Provided records:
___

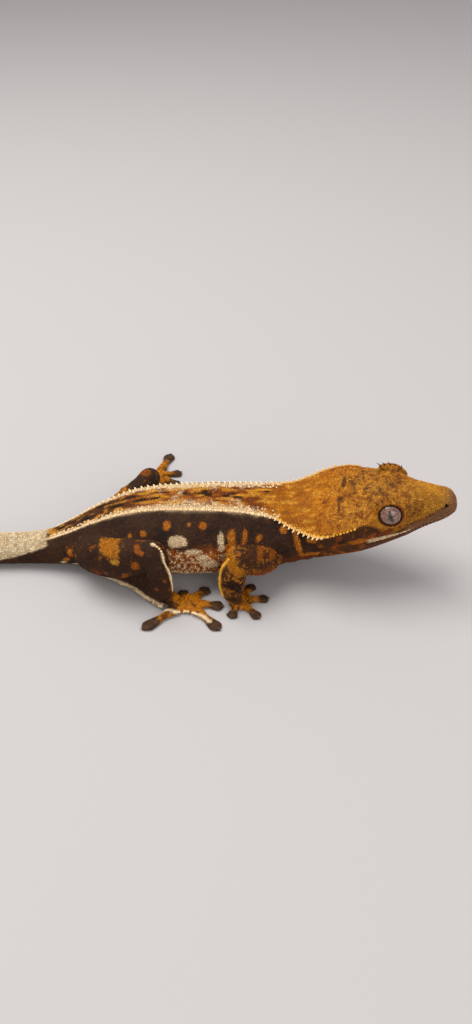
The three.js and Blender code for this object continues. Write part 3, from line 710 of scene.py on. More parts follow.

___

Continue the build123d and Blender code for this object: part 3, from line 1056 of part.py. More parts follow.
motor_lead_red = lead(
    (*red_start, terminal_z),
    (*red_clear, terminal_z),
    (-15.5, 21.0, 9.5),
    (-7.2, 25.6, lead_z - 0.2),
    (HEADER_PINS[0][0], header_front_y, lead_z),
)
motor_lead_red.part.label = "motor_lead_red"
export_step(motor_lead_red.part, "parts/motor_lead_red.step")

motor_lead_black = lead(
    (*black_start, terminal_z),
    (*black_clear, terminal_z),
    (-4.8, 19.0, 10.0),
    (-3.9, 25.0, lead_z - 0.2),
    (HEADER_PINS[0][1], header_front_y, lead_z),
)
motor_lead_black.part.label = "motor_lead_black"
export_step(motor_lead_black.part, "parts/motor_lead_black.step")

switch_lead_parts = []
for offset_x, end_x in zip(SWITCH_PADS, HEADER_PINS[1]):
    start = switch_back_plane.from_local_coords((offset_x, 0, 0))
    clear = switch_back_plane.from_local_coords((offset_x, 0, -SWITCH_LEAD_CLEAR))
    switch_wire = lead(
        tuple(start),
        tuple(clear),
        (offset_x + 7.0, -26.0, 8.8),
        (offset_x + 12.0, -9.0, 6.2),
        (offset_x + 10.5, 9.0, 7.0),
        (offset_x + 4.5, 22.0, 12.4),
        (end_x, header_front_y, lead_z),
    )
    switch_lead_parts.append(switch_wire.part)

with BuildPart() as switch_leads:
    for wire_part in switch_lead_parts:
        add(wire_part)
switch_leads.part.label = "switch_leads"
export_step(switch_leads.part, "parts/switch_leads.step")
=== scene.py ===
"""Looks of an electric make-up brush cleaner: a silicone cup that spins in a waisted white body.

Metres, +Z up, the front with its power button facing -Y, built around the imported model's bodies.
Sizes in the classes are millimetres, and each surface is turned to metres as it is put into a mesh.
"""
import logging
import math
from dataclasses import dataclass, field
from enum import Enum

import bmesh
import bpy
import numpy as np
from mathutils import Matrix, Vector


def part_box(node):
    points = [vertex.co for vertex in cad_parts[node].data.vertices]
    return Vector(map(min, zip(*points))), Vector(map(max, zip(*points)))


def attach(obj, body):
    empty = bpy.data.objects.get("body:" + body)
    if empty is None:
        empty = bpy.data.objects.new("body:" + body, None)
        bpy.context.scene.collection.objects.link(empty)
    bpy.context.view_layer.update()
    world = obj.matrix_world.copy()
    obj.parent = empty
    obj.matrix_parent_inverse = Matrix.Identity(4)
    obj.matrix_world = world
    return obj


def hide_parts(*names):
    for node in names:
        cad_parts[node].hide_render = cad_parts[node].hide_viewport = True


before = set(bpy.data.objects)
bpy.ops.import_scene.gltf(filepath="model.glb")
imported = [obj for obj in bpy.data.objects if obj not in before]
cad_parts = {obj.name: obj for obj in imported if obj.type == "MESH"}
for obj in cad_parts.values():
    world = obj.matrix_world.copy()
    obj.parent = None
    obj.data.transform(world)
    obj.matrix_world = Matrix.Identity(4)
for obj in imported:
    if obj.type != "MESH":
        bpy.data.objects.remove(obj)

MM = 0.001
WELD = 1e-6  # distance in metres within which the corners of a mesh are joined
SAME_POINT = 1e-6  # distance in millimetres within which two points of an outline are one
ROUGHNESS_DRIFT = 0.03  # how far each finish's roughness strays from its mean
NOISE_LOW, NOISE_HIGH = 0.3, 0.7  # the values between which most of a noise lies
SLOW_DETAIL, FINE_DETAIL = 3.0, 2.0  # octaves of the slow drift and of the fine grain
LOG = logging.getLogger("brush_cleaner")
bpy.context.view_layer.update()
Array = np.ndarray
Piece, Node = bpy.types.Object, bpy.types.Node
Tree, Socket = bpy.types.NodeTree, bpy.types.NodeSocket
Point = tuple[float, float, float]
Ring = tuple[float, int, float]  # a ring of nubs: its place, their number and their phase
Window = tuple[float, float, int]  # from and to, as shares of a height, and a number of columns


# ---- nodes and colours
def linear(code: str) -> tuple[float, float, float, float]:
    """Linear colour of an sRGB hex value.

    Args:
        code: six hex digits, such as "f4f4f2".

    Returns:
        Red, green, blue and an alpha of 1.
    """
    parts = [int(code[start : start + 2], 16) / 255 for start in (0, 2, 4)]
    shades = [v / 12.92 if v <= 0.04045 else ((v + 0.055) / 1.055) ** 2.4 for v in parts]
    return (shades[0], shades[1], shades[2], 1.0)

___

The request: Scan the material above for the word "before". Copy each line where it occurs.

The reply:
before = set(bpy.data.objects)
imported = [obj for obj in bpy.data.objects if obj not in before]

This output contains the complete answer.